9. Related Topics to Study Next
- Disaster Management Act, 2005 — statutory base for NDMA/SDMA coordination MHEW-DSS feeds into.
- Sendai Framework 2015-30 — global benchmark for early warning ("Early Warnings for All" UN target).
- NDMA Cyclone Risk Mitigation Project (NCRMP) — complements warning with structural resilience.
- Common Alerting Protocol (CAP) — international ITU standard used by MHEW-DSS.
- Mission Mausam (2024) — broader MoES initiative for weather modelling.
- INSAT-3DS satellite (2024) — data backbone for IMD nowcasting.
- National Cyclone Risk Mitigation Project & SAARC Disaster Management Centre — regional cooperation.
- Bharat Forecast System (BFS) — IMD's high-resolution model launched 2025.

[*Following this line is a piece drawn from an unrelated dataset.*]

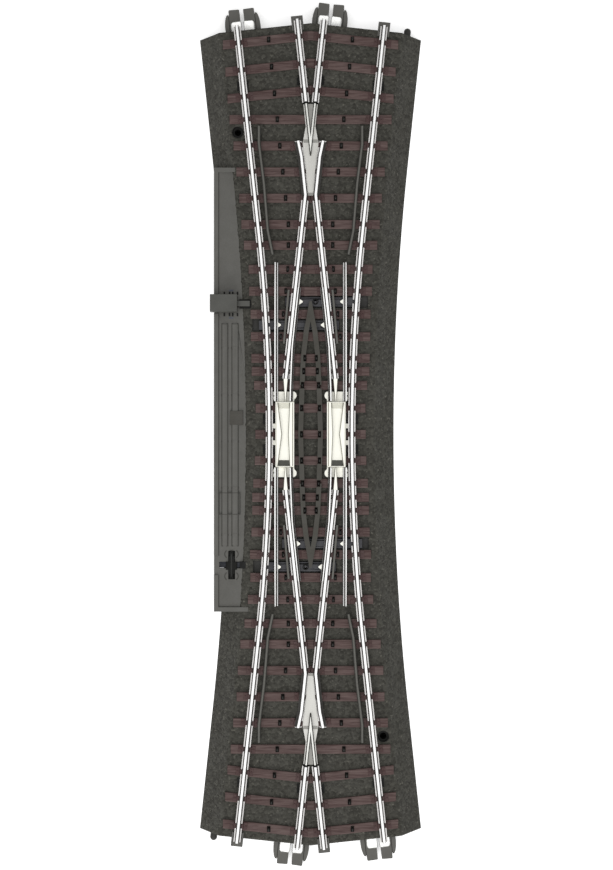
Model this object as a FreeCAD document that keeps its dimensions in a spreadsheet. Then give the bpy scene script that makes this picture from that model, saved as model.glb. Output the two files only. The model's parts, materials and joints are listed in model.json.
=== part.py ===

10. Common Errors / Trap Areas
- Wrong ministry: MHEW-DSS is under MoES/IMD, NOT MHA/NDMA (NDMA only coordinates response).
- Confusing it with Mausamgram — Mausamgram is the citizen weather portal; MHEW-DSS is the decision-support backbone.
- Year confusion — operational since 2023, not 2024 or 2026 (which is only the PIB backgrounder date).
- Assuming foreign tech base — it is fully indigenous, open-source.
- Conflating with ISRO's satellite missions; ISRO supplies data, but the platform is IMD's.